- WHAT YOU ARE ASKED TO DO
Wherever a line in the data below holds "materials", copy that line.

- SOURCE MATERIAL
** start **
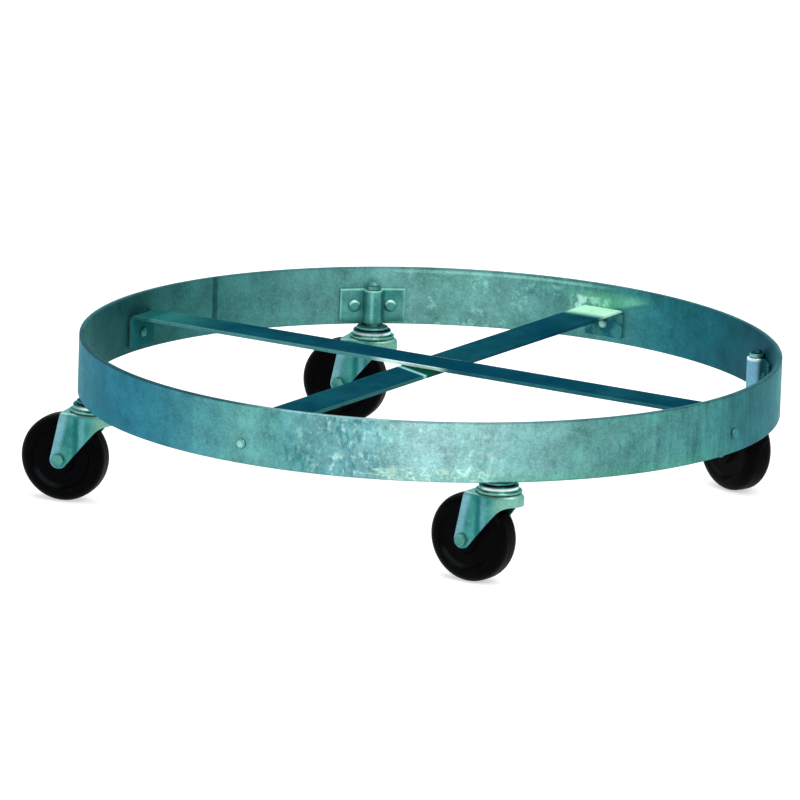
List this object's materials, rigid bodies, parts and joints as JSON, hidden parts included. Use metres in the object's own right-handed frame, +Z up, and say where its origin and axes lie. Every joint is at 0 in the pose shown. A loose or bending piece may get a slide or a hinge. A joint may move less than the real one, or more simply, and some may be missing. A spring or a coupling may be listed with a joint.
{
  "type": "drum dolly",
  "caption": "Low round drum dolly: a flat steel hoop with crossed flat braces, carried on swivel casters whose stems sit in straps inside the hoop.",
  "frame": {"origin": "on the hoop's axis, at the top face of the upper brace, where a drum's bottom rests", "axes": "+Z up along the hoop's axis; +X and +Y towards the right and back casters as the dolly stands"},
  "size_m": [0.6736, 0.6576, 0.1445],
  "materials": {
    "galvanised_band": "galvanised, satin, with a faint spangle",
    "galvanised_bar": "galvanised, satin, darker",
    "galvanised_strap": "galvanised, satin",
    "rivet_steel": "zinc plated, satin",
    "zinc_plate": "bright zinc plate",
    "spring_steel": "bright bare steel",
    "black_wheel": "semi-matt black hard rubber"
  },
  "bodies": {
    "frame": {"hoop_band": "galvanised_band", "brace_upper": "galvanised_bar", "brace_lower": "galvanised_bar", "brace_upper_rivet_a": "rivet_steel", "brace_upper_rivet_b": "rivet_steel", "brace_lower_rivet_a": "rivet_steel", "brace_lower_rivet_b": "rivet_steel", "socket_right": "galvanised_strap", "socket_rivet_right_a": "rivet_steel", "socket_rivet_right_b": "rivet_steel", "stem_right": "zinc_plate", "grip_ring_right": "spring_steel", "thrust_washer_right": "zinc_plate", "raceway_right": "zinc_plate", "socket_back": "galvanised_strap", "socket_rivet_back_a": "rivet_steel", "socket_rivet_back_b": "rivet_steel", "stem_back": "zinc_plate", "grip_ring_back": "spring_steel", "thrust_washer_back": "zinc_plate", "raceway_back": "zinc_plate", "socket_left": "galvanised_strap", "socket_rivet_left_a": "rivet_steel", "socket_rivet_left_b": "rivet_steel", "stem_left": "zinc_plate", "grip_ring_left": "spring_steel", "thrust_washer_left": "zinc_plate", "raceway_left": "zinc_plate", "socket_front": "galvanised_strap", "socket_rivet_front_a": "rivet_steel", "socket_rivet_front_b": "rivet_steel", "stem_front": "zinc_plate", "grip_ring_front": "spring_steel", "thrust_washer_front": "zinc_plate", "raceway_front": "zinc_plate"},
    "swivel_right": {"fork_right": "zinc_plate", "ball_ring_right": "spring_steel", "bushing_right": "spring_steel", "axle_bolt_right": "zinc_plate", "axle_nut_right": "zinc_plate"},
    "wheel_right": {"wheel_right": "black_wheel"},
    "swivel_back": {"fork_back": "zinc_plate", "ball_ring_back": "spring_steel", "bushing_back": "spring_steel", "axle_bolt_back": "zinc_plate", "axle_nut_back": "zinc_plate"},
    "wheel_back": {"wheel_back": "black_wheel"},
    "swivel_left": {"fork_left": "zinc_plate", "ball_ring_left": "spring_steel", "bushing_left": "spring_steel", "axle_bolt_left": "zinc_plate", "axle_nut_left": "zinc_plate"},
    "wheel_left": {"wheel_left": "black_wheel"},
    "swivel_front": {"fork_front": "zinc_plate", "ball_ring_front": "spring_steel", "bushing_front": "spring_steel", "axle_bolt_front": "zinc_plate", "axle_nut_front": "zinc_plate"},
    "wheel_front": {"wheel_front": "black_wheel"}
  },
  "joints": [
    {"name": "swivel_right_turn", "type": "hinge", "parent": "frame", "child": "swivel_right", "pos_m": [0.29774, 0.01248, -0.045], "axis": [0, 0, 1], "continuous": true},
    {"name": "wheel_right_spin", "type": "hinge", "parent": "swivel_right", "child": "wheel_right", "pos_m": [0.28703, 0.03396, -0.0888], "axis": [-0.8949, -0.4462, 0], "continuous": true},
    {"name": "swivel_back_turn", "type": "hinge", "parent": "frame", "child": "swivel_back", "pos_m": [0.00624, 0.29794, -0.045], "axis": [0, 0, 1], "continuous": true},
    {"name": "wheel_back_spin", "type": "hinge", "parent": "swivel_back", "child": "wheel_back", "pos_m": [-0.01429, 0.31037, -0.0888], "axis": [-0.518, -0.8554, 0], "continuous": true},
    {"name": "swivel_left_turn", "type": "hinge", "parent": "frame", "child": "swivel_left", "pos_m": [-0.29756, 0.01612, -0.045], "axis": [0, 0, 1], "continuous": true},
    {"name": "wheel_left_spin", "type": "hinge", "parent": "swivel_left", "child": "wheel_left", "pos_m": [-0.31845, 0.02793, -0.0888], "axis": [-0.4924, -0.8704, 0], "continuous": true},
    {"name": "swivel_front_turn", "type": "hinge", "parent": "frame", "child": "swivel_front", "pos_m": [0.0026, -0.29799, -0.045], "axis": [0, 0, 1], "continuous": true},
    {"name": "wheel_front_spin", "type": "hinge", "parent": "swivel_front", "child": "wheel_front", "pos_m": [-0.01437, -0.28102, -0.0888], "axis": [-0.7071, -0.7071, 0], "continuous": true}
  ]
}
** end **
- FINAL RESULT
List this object's materials, rigid bodies, parts and joints as JSON, hidden parts included. Use metres in the object's own right-handed frame, +Z up, and say where its origin and axes lie. Every joint is at 0 in the pose shown. A loose or bending piece may get a slide or a hinge. A joint may move less than the real one, or more simply, and some may be missing. A spring or a coupling may be listed with a joint.
  "materials": {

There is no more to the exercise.